Visitors to the site are probably familiar with the “blend wall” problem created by the RFS’s mandate to cram ever-larger quantities of ethanol into the nation’s motor fuel supply during a period of declining motor fuel demand, but here’s a quick recap.

At 13.8 billion gallons, the RFS blending target for corn ethanol in 2013 already exceeds the amount of ethanol that can sold as E10 (motor fuel containing 10% ethanol) in a 133 billion gallon motor fuel market.

Three market realities effectively establish E10 as the maximum blend for general commercial distribution: (1) higher blends void warranties; (2) service stations lack infrastructure to store and pump higher blends; and, (3) consumers shun higher blends because they reduce fuel economy.

To meet their RFS obligations without breaching the blend wall, refiners, blenders, and fuel importers increasingly use surplus blending credits acquired in previous years. But this strategy is unsustainable. RIN (renewable identification number) credits that sold for pennies per gallon in 2012 have sold for more than $1.00 per gallon in 2013. Much of the higher RIN credit cost is passed on to consumers at the gas pump. This situation will only get worse as the RFS ramps up to 36 billion gallons in 2022, fuel economy mandates limit or even shrink the overall motor fuel market, and obligated parties run out of RIN credits.

The biofuel lobby derides the blend wall as a myth, claiming Big Oil could sell more ethanol if it just spent the money to install dedicated blender pumps and storage tanks for E15 and higher blends. That’s bunk. The vast majority of service stations, including branded stations, are independently owned small businesses. They can’t afford to spend up to $200,000 each on E15-compatible infrastructure just to please Big Corn.

Podkul reports that in a leaked document, the EPA admits that “the blend wall – the 10 percent threshold of ethanol-mixed gasoline that is at the crux of the lobbying war – is an ‘important reality’.” The agency apparently plans to cut the 2014 RFS biofuel blending target to 15.21 billion gallons from the 18.15 billion target established by the 2007 Energy Independence and Security Act (EISA).

Bob Dinneen of the Renewable Fuels Association (RFA) argues that any such cutback in the RFS blending target is “patently unlawful.” But, as Podkul points out, the EPA’s proposal puts the RFA in a “tough spot”:

The Renewable Fuels Association has previously argued that Congress need not amend the 2007 law because the EPA has enough flexibility under the law to make changes to reflect market realities. The agency is now exercising some of that discretion – but certainly not as proponents would like.

Here’s the big picture from this free marketer’s perspective.

Both the leaked EPA proposal and the legislation that House E&C is reportedly considering would fail to achieve “significant, meaningful and permanent decreases” in the corn-ethanol mandate.

The RFS is a foul combination of Soviet-style central planning and corporate welfare. It mandates production quota for one set of businesses and guaranteed market shares for another. It literally compels one industry to purchase, process, and sell other industries’ products.

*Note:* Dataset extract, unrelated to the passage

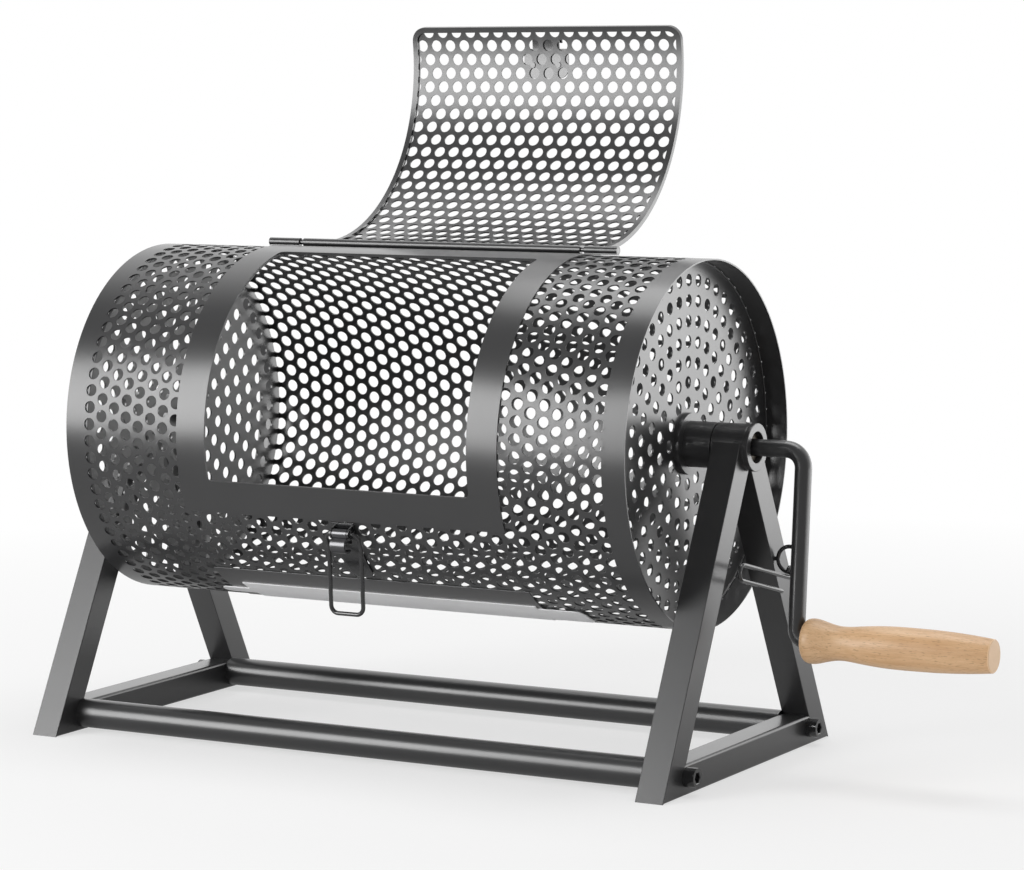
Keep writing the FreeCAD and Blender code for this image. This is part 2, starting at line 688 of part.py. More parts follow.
KEEPER_RIVET_ANGLE = keeper_angle(KEEPER_FROM_EDGE + KEEPER_LENGTH - KEEPER_RIVET_FROM_END)
KEEPER_TOP = PANEL_OUTER + KEEPER_THICKNESS
RIVET_SEAT = math.sqrt(PANEL_INNER ** 2 - (KEEPER_RIVET_DIAMETER / 2) ** 2)


def keeper_rivet_shanks():
    """The shanks of the two keeper rivets."""
    shanks = []
    for side in (-1, 1):
        x = side * KEEPER_RIVET_SPACING / 2
        start = on_drum(RIVET_SEAT, KEEPER_RIVET_ANGLE, x)
        end = on_drum(KEEPER_TOP, KEEPER_RIVET_ANGLE, x)
        shanks.append(rod(start, end, KEEPER_RIVET_DIAMETER / 4))
    return shanks


def keeper_rivets():
    """Two rivets with a head on each side of the keeper and the door sheet."""
    rivets = []
    facing = outward(KEEPER_RIVET_ANGLE)
    for shank, side in zip(keeper_rivet_shanks(), (-1, 1)):
        x = side * KEEPER_RIVET_SPACING / 2
        sink = KEEPER_RIVET_HEAD / 2
        outer = on_drum(KEEPER_TOP, KEEPER_RIVET_ANGLE, x)
        inner = on_drum(RIVET_SEAT, KEEPER_RIVET_ANGLE, x)
        heads = [rod(outer, outer + facing * KEEPER_RIVET_HEAD, KEEPER_RIVET_DIAMETER / 2),
                 rod(inner - facing * sink, inner, KEEPER_RIVET_DIAMETER / 2)]
        rivets.append(shank.multiFuse(heads))
    return Part.makeCompound(rivets)


def keeper():
    """Plate on the door with a folded lip at its neck that the bail goes over."""
    low = keeper_angle(KEEPER_FROM_EDGE)
    shoulder = keeper_angle(KEEPER_FROM_EDGE + KEEPER_NECK_LENGTH)
    high = keeper_angle(KEEPER_FROM_EDGE + KEEPER_LENGTH)
    lip_end = keeper_angle(KEEPER_FROM_EDGE + KEEPER_THICKNESS * 3)
    lip_top = PANEL_OUTER + KEEPER_LIP
    neck_end = keeper_angle(KEEPER_FROM_EDGE + KEEPER_NECK_LENGTH + KEEPER_THICKNESS)
    wall_end = keeper_angle(KEEPER_FROM_EDGE + KEEPER_THICKNESS)
    parts = [curved_sheet(KEEPER_NECK_HALF_WIDTH, PANEL_OUTER, KEEPER_TOP, low, neck_end),
             curved_sheet(KEEPER_NECK_HALF_WIDTH, PANEL_OUTER, lip_top, low, wall_end),
             curved_sheet(KEEPER_NECK_HALF_WIDTH, lip_top - KEEPER_THICKNESS, lip_top, low, lip_end)]
    plate = curved_sheet(KEEPER_HALF_WIDTH, PANEL_OUTER, KEEPER_TOP, shoulder, high, 0, KEEPER_CORNER)
    plate = plate.multiFuse(parts).removeSplitter()
    for shank in keeper_rivet_shanks():
        plate = plate.cut(shank)
    return plate


# Latch

LATCH_PIVOT = on_drum(LATCH_PIVOT_RADIUS, LATCH_PIVOT_ANGLE)


def latch_base():
    """Plate on the shell below the mouth with two ears for the pin."""
    base = curved_sheet(LATCH_BASE_HALF_WIDTH, DRUM_RADIUS, LATCH_BASE_TOP,
                        LATCH_BASE_LOW, LATCH_BASE_HIGH, LATCH_BASE_CORNER)
    inner = LEVER_HALF_WIDTH + LEVER_SIDE_GAP
    foot_radius = (DRUM_RADIUS + LATCH_BASE_TOP) / 2
    ears = []
    for start in (inner, -inner - LATCH_EAR_THICKNESS):
        end = start + LATCH_EAR_THICKNESS
        ears.append(radial_block(start, end, LATCH_PIVOT_ANGLE, LATCH_EAR_HALF_WIDTH,
                                 foot_radius, LATCH_PIVOT_RADIUS))
        ears.append(rod(*axial(start, end, LATCH_PIVOT), LATCH_EAR_HALF_WIDTH))
    plate = base.multiFuse(ears)
    return plate.cut(rod(*axial(-LATCH_BASE_HALF_WIDTH, LATCH_BASE_HALF_WIDTH, LATCH_PIVOT),
                         LATCH_PIN_DIAMETER / 2))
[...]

It makes one industry responsible for the success of another industry’s business plans. As such, the RFS conflicts with the bedrock American principles of freedom of contract and equality under law.

A simple thought experiment makes this clear.

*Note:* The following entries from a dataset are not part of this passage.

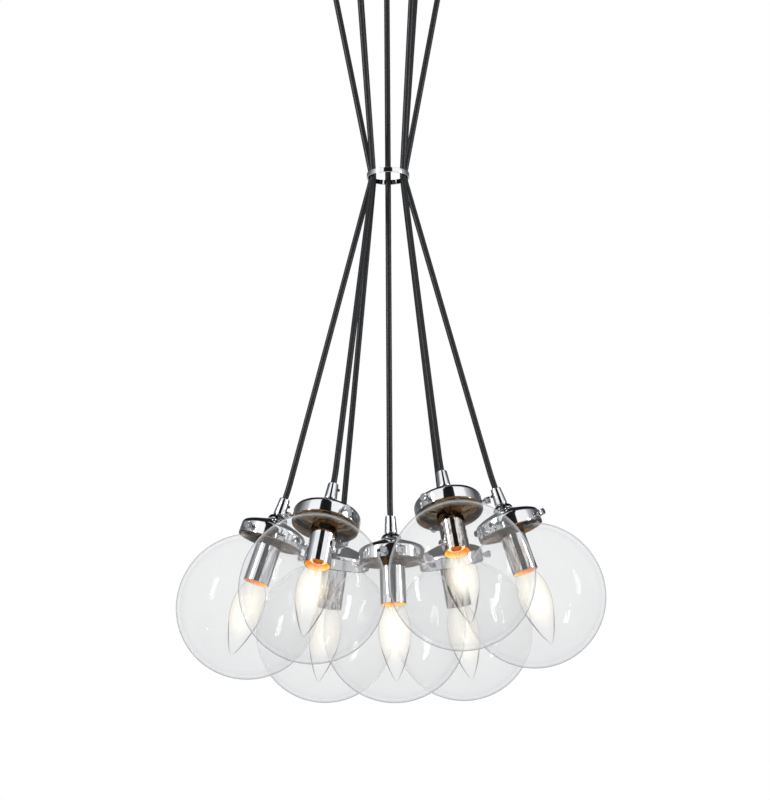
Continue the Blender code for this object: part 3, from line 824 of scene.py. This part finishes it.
def bulb_base_form():
    """Screw base: a contact, a black glass button and a threaded shell."""
    profile = [(0, 0.0718), (0.0022, 0.0719), (0.0030, 0.0726), (0.0044, 0.0738)]
    steps = THREAD_TURNS * THREAD_STEPS
    for k in range(steps + 1):
        t = k / steps
        ridge = THREAD_HEIGHT * math.sin(math.tau * THREAD_TURNS * t)
        profile.append((SHELL_RADIUS + ridge, SHELL_TOP + SHELL_LENGTH * t))
    profile += [(0.0059, 0.0900), (0.0059, 0.0922), (0.0055, 0.0925)]
    return lathe("bulb_base_form", profile, ROUND)


def bulb_glow_form():
    """Where the light gathers: just inside the envelope, from under its neck to above its tip."""
    profile = [(0, GLOW_TOP)]
    for radius, depth in bulb_outline(GLOW_WIDTH, GLOW_BARE_TOP):
        profile.append((radius, GLOW_MIDDLE + (depth - GLOW_MIDDLE) * GLOW_HEIGHT))
    return lathe("bulb_glow_form", profile, ROUND)


def stem_form():
    """The glass stem that holds the lead wires."""
    return lathe("stem", rounded([
        (0, 0.0925), (0.0050, 0.0925), (0.0042, 0.0960, 0.001), (0.0022, 0.0990, 0.002),
        (0.0016, 0.1080, 0.001), (0, 0.1100),
    ]), SMALL)


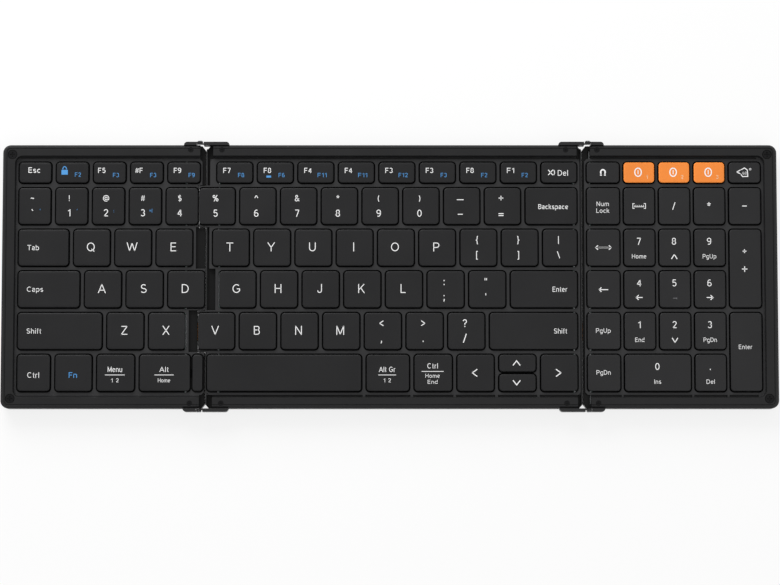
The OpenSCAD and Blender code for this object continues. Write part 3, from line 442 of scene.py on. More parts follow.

Imagine the howls from RFS supporters if Congress were to compel corn farmers to sell annually-increasing volumes of wheat, soybeans, or rice. Or imagine the outcry if Congress imposed on corn farmers a 15-year plan establishing volumetric targets for the purchase of certain types of seeds, fertilizers, pesticides, or harvesting machinery.

Corn growers would no doubt protest that no business should be compelled to buy the products of another, assume the investment risks of another, or produce what politicians want rather than what their customers want. They would be right.

The policy implication is obvious. The RFS flouts our national aspiration to be a “land of the free.” Congress should abolish it.